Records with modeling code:
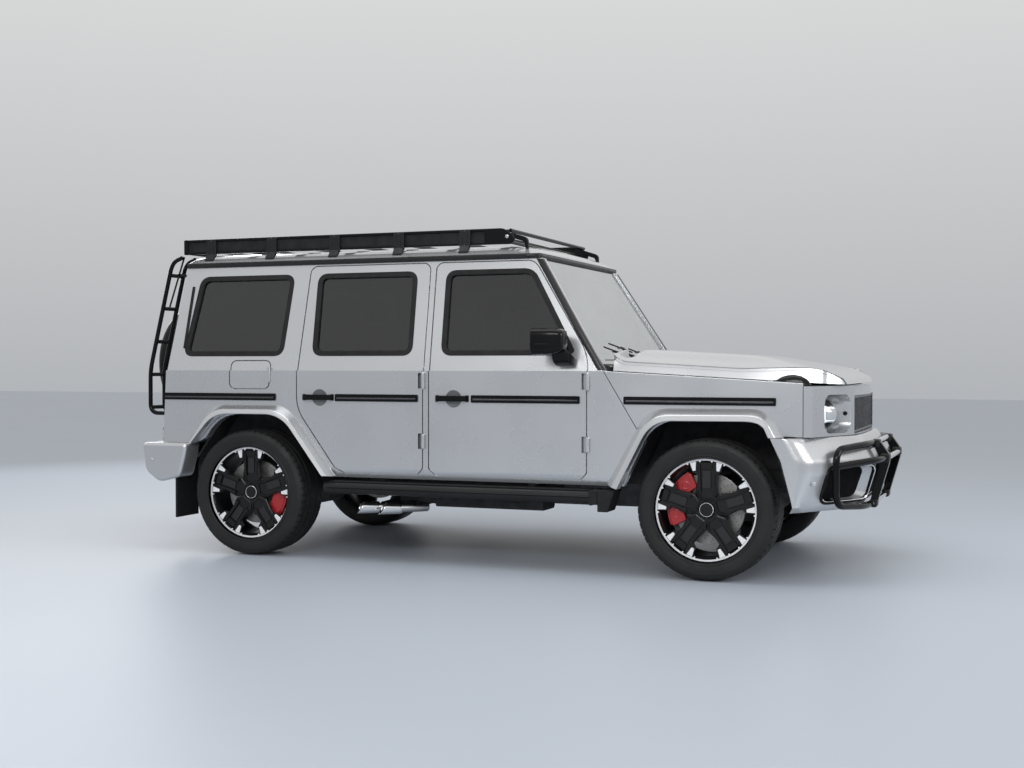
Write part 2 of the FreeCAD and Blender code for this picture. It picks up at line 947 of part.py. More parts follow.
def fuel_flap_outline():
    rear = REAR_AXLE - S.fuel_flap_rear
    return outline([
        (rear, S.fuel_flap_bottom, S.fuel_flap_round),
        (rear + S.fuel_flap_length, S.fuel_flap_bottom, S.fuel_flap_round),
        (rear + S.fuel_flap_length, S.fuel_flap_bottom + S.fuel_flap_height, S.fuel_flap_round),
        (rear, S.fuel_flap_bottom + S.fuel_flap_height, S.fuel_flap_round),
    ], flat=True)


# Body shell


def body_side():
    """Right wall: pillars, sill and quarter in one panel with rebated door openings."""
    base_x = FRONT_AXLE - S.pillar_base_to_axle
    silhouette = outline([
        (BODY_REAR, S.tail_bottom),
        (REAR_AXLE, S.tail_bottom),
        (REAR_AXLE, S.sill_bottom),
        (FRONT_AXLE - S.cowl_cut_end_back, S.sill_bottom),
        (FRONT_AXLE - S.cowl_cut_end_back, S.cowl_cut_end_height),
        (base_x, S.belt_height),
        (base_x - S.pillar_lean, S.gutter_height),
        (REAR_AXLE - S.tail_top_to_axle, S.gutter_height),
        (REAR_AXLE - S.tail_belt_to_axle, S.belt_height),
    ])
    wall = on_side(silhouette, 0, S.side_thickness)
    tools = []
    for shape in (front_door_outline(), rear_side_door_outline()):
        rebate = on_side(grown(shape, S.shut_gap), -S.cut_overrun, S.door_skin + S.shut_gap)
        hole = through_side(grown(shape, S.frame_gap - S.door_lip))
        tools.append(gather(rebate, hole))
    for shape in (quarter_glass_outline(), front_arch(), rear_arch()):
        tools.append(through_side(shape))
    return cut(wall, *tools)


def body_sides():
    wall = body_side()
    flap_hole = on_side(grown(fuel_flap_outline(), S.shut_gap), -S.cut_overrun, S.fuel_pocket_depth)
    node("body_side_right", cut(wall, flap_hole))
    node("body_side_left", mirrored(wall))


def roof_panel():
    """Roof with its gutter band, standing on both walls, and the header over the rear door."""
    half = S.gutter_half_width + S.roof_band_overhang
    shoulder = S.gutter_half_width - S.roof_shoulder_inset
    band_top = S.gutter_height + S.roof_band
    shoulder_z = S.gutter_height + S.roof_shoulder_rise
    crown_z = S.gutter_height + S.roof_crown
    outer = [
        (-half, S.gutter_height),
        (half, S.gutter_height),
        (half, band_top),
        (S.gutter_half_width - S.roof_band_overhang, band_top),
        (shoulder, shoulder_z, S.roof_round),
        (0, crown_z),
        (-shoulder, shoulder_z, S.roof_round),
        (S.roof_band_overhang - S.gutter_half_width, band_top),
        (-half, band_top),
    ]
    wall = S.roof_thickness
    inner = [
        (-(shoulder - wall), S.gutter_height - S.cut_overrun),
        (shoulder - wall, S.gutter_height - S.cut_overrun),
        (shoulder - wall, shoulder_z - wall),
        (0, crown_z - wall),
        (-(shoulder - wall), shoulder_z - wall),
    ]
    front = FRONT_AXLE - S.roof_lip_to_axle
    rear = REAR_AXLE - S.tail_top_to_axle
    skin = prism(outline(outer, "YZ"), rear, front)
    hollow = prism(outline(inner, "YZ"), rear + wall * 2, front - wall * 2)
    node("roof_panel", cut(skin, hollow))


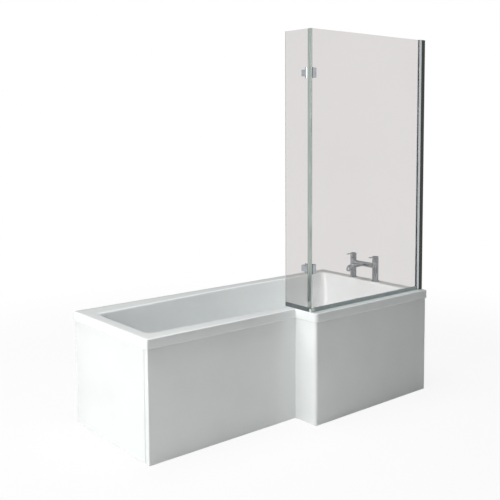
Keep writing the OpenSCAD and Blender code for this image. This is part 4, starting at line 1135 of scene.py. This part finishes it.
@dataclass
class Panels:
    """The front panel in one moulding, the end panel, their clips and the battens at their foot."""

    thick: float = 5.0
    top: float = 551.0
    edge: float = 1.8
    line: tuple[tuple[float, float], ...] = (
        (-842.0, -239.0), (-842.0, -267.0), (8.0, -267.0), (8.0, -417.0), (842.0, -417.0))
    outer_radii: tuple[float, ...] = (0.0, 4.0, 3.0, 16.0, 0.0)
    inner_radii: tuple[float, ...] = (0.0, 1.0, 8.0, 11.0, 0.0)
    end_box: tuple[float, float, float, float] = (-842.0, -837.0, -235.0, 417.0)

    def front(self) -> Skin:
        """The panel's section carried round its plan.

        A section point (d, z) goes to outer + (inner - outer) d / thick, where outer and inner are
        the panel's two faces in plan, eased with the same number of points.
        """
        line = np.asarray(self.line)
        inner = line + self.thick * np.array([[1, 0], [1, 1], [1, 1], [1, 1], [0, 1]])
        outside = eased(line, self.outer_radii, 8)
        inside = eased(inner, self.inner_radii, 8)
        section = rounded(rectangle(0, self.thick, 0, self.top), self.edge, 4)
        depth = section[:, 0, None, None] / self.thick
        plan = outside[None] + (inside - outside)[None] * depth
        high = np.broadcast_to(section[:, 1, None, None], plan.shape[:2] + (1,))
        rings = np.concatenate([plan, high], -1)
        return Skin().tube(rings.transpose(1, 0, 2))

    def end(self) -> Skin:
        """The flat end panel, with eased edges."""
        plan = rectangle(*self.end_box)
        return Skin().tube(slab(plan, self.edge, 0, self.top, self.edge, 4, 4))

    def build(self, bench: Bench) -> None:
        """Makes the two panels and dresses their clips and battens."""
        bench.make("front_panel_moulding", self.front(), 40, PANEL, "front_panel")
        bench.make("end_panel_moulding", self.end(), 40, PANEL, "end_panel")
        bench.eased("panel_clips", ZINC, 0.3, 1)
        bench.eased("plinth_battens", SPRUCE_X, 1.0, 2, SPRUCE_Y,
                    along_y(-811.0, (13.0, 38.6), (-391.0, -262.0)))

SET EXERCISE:
Write out exactly, please, the lines beginning at the start of the material and ending with the line that holds "# Body shell", both included.

TASK RESULT:
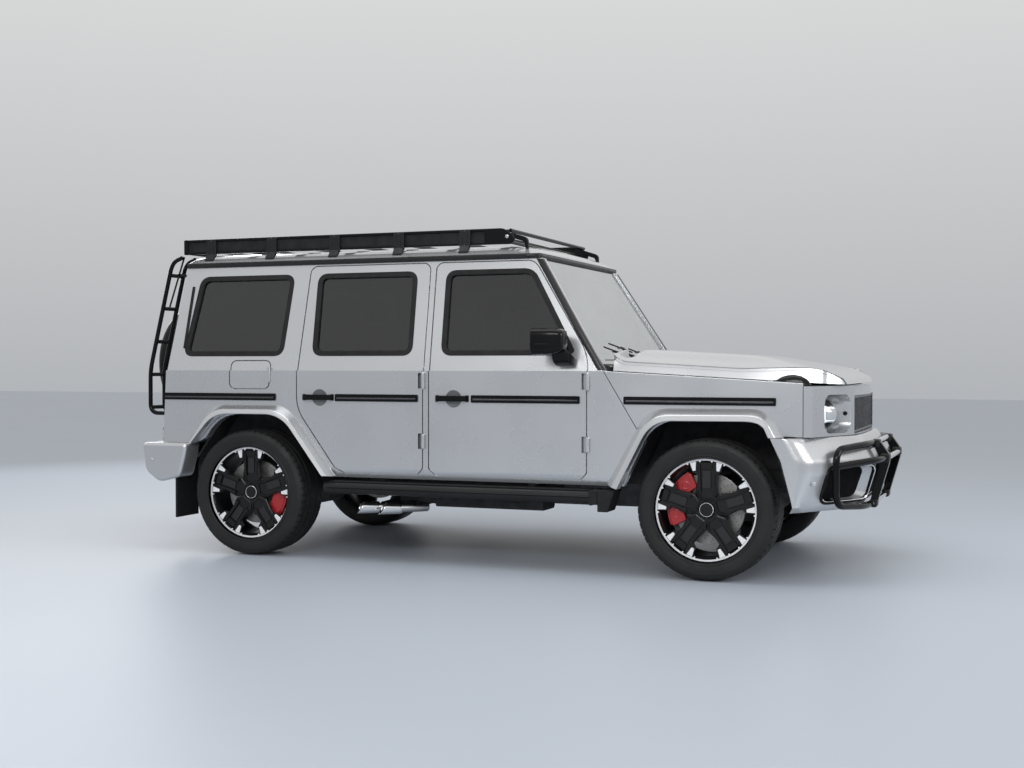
Write part 2 of the FreeCAD and Blender code for this picture. It picks up at line 947 of part.py. More parts follow.
def fuel_flap_outline():
    rear = REAR_AXLE - S.fuel_flap_rear
    return outline([
        (rear, S.fuel_flap_bottom, S.fuel_flap_round),
        (rear + S.fuel_flap_length, S.fuel_flap_bottom, S.fuel_flap_round),
        (rear + S.fuel_flap_length, S.fuel_flap_bottom + S.fuel_flap_height, S.fuel_flap_round),
        (rear, S.fuel_flap_bottom + S.fuel_flap_height, S.fuel_flap_round),
    ], flat=True)


# Body shell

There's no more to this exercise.